What you should do - Starting at the line with "# Four thread" and stopping at the line with "obj.data.transform(world)", repeat each line exactly. Include both and omit the rest.

┌────────

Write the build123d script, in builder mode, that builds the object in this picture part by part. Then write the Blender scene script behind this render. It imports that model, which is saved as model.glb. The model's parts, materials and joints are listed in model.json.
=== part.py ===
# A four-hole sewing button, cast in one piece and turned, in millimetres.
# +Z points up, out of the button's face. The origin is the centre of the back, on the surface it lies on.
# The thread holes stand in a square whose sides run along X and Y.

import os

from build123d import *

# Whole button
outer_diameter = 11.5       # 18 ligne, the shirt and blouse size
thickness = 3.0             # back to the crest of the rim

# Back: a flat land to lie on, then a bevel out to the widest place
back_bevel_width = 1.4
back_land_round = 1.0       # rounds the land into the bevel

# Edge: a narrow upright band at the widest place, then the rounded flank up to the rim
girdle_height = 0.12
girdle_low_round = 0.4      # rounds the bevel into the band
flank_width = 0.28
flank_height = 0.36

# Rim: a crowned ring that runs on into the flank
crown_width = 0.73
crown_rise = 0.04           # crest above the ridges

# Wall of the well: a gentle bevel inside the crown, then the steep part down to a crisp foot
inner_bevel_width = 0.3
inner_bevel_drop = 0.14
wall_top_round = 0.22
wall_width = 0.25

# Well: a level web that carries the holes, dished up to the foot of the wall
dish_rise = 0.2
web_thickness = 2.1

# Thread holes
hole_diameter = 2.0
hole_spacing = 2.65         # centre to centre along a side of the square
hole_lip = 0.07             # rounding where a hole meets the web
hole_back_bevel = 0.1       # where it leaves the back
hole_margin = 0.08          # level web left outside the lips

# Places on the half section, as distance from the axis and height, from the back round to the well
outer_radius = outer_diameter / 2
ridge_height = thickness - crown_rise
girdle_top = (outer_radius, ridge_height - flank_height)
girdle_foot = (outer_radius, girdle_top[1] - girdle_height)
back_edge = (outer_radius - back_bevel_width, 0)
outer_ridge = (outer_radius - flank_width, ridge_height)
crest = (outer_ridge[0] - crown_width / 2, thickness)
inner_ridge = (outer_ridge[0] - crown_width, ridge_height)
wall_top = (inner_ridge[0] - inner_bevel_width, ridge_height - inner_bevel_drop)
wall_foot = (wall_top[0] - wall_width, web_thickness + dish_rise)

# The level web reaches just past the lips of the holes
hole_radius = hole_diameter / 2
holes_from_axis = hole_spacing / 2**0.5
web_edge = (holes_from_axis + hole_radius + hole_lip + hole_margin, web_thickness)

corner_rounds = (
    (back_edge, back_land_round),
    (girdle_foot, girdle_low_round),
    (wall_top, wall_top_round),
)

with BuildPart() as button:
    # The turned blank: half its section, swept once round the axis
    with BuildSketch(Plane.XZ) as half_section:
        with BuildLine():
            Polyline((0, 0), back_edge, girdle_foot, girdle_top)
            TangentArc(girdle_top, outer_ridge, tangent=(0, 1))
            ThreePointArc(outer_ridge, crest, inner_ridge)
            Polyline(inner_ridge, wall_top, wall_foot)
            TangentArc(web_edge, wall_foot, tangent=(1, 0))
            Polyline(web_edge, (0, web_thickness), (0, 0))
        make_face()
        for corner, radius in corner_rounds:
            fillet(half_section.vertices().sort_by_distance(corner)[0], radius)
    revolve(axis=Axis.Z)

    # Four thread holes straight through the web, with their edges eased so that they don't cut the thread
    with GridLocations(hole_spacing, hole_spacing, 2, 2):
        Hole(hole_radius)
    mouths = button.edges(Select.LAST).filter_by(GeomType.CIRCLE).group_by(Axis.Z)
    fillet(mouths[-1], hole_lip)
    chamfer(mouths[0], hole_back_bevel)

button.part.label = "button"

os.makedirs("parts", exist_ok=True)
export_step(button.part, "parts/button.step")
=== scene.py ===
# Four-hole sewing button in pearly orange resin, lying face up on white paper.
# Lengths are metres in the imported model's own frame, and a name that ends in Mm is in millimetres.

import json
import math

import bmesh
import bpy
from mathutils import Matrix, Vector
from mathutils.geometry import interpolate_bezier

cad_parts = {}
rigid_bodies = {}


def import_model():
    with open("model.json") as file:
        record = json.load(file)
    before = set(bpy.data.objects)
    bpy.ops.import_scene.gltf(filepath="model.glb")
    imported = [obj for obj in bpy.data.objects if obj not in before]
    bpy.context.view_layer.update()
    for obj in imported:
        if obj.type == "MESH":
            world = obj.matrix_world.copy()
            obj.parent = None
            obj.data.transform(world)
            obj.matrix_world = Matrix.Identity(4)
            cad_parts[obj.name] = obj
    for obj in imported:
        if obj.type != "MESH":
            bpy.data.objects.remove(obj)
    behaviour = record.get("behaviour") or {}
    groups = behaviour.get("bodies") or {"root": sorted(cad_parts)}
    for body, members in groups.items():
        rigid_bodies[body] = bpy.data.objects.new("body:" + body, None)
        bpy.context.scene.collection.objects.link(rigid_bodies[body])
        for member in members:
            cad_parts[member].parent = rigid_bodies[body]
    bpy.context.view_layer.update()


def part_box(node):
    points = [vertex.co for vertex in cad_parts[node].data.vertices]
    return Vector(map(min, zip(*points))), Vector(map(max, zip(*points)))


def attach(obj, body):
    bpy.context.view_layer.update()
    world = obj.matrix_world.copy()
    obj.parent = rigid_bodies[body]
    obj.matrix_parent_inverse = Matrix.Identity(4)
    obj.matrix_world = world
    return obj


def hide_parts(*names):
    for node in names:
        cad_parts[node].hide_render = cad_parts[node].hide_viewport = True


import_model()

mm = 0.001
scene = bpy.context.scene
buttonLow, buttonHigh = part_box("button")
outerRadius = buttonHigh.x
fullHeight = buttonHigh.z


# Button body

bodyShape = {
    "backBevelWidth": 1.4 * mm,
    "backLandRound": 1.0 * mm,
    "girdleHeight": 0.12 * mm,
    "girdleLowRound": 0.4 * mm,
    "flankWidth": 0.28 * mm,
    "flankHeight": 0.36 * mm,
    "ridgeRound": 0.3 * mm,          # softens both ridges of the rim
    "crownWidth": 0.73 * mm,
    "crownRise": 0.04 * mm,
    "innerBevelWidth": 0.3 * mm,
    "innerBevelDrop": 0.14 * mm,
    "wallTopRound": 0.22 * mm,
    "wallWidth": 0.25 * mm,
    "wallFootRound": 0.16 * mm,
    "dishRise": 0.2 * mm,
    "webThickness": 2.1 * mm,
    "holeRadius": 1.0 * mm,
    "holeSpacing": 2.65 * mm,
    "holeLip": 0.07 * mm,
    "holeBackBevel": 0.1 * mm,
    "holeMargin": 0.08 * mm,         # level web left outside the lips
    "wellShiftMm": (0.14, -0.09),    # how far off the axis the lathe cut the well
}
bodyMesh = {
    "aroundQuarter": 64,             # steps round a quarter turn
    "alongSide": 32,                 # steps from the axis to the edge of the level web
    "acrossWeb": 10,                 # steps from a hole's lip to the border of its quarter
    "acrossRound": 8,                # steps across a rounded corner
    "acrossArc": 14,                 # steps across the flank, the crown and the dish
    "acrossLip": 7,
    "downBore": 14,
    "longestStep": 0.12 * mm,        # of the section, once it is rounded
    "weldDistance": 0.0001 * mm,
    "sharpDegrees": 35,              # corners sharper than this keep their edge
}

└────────

Output for this exercise -
    # Four thread holes straight through the web, with their edges eased so that they don't cut the thread
    with GridLocations(hole_spacing, hole_spacing, 2, 2):
        Hole(hole_radius)
    mouths = button.edges(Select.LAST).filter_by(GeomType.CIRCLE).group_by(Axis.Z)
    fillet(mouths[-1], hole_lip)
    chamfer(mouths[0], hole_back_bevel)

button.part.label = "button"

os.makedirs("parts", exist_ok=True)
export_step(button.part, "parts/button.step")
=== scene.py ===
# Four-hole sewing button in pearly orange resin, lying face up on white paper.
# Lengths are metres in the imported model's own frame, and a name that ends in Mm is in millimetres.

import json
import math

import bmesh
import bpy
from mathutils import Matrix, Vector
from mathutils.geometry import interpolate_bezier

cad_parts = {}
rigid_bodies = {}


def import_model():
    with open("model.json") as file:
        record = json.load(file)
    before = set(bpy.data.objects)
    bpy.ops.import_scene.gltf(filepath="model.glb")
    imported = [obj for obj in bpy.data.objects if obj not in before]
    bpy.context.view_layer.update()
    for obj in imported:
        if obj.type == "MESH":
            world = obj.matrix_world.copy()
            obj.parent = None
            obj.data.transform(world)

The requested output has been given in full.